There are a ton of factors to consider when planning a software project. Some, like the open-source vs commercial question, are common, but many are specific to realtime collaborative software. We’ll mainly focus on the latter.
Do you actually need realtime collaboration?
The standard definition of realtime collaboration is the ability for multiple people to be able to work on the same piece of data at the same time. This could be a rich text document, a presentation, or maybe just some text describing a task. However, most applications don’t actually have this requirement. For example, an application that merely pulls and aggregates data in real-time (think a real-time dashboard) doesn’t fit our definition, because there’s no data being written. Even a lot of apps that are heavily write-intensive don’t fit this definition, if they have been designed to allow only a single user at a time or implement “locks” or other measures to avoid conflicts.

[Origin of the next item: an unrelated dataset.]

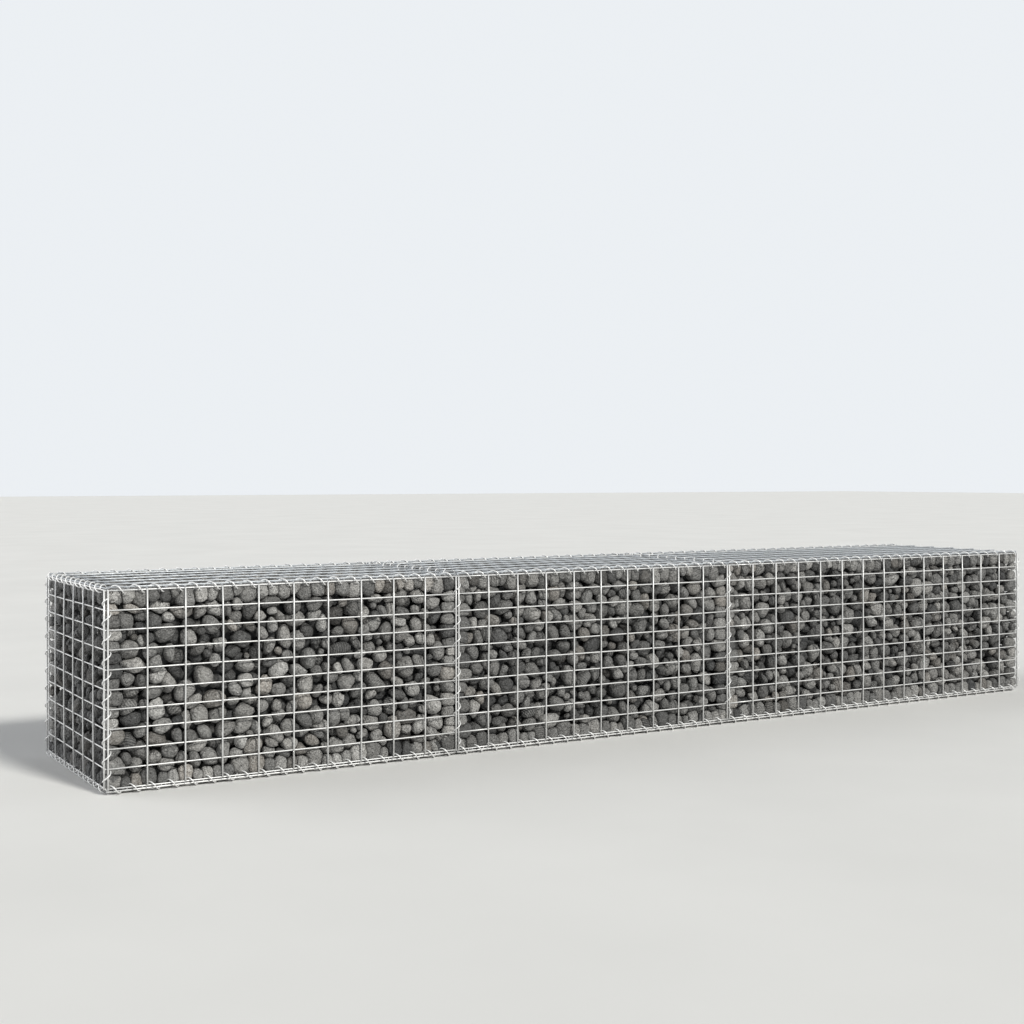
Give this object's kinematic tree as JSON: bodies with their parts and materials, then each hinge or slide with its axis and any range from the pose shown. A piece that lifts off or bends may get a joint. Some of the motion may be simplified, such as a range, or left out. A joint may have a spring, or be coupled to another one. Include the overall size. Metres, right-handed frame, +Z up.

Conversely, there are collaborative applications that are not real-time. Git, for example, is the industry standard for collaborating on source code, but it is by no means a real-time solution. Two team members can’t really be working on the same piece of code at once because they don’t have the context to see what the other is doing at that moment.
This distinction is critical when evaluating third-party libraries. If you spend six months architecting your backend on a certain platform, but neglect considering that small co-editing feature of your app, you will be very disappointed when that feature’s implementation begins and your chosen platform doesn’t support it. You’ll have to pull in something else, or try and roll your own, which is exceptionally difficult.
Unique constraints for realtime collaboration
So you’ve determined that true real-time collaboration is a requirement for your application. Congratulations, you’re ahead of the curve already! RTC is still an emerging space, so let’s address a few unique constraints that you may not have had to consider before:
- Data models. The shape of your data heavily affects the difficulty of managing state between multiple users. For example, one of the most common types of data, rich text, has yet to see a RTC implementation that supports a wide variety of off-the-shelf rich text editors. A lot of libraries have focused on supporting data that can be represented by JSON, but make sure you read the documentation closely to make sure it will support the data constructs your app will require.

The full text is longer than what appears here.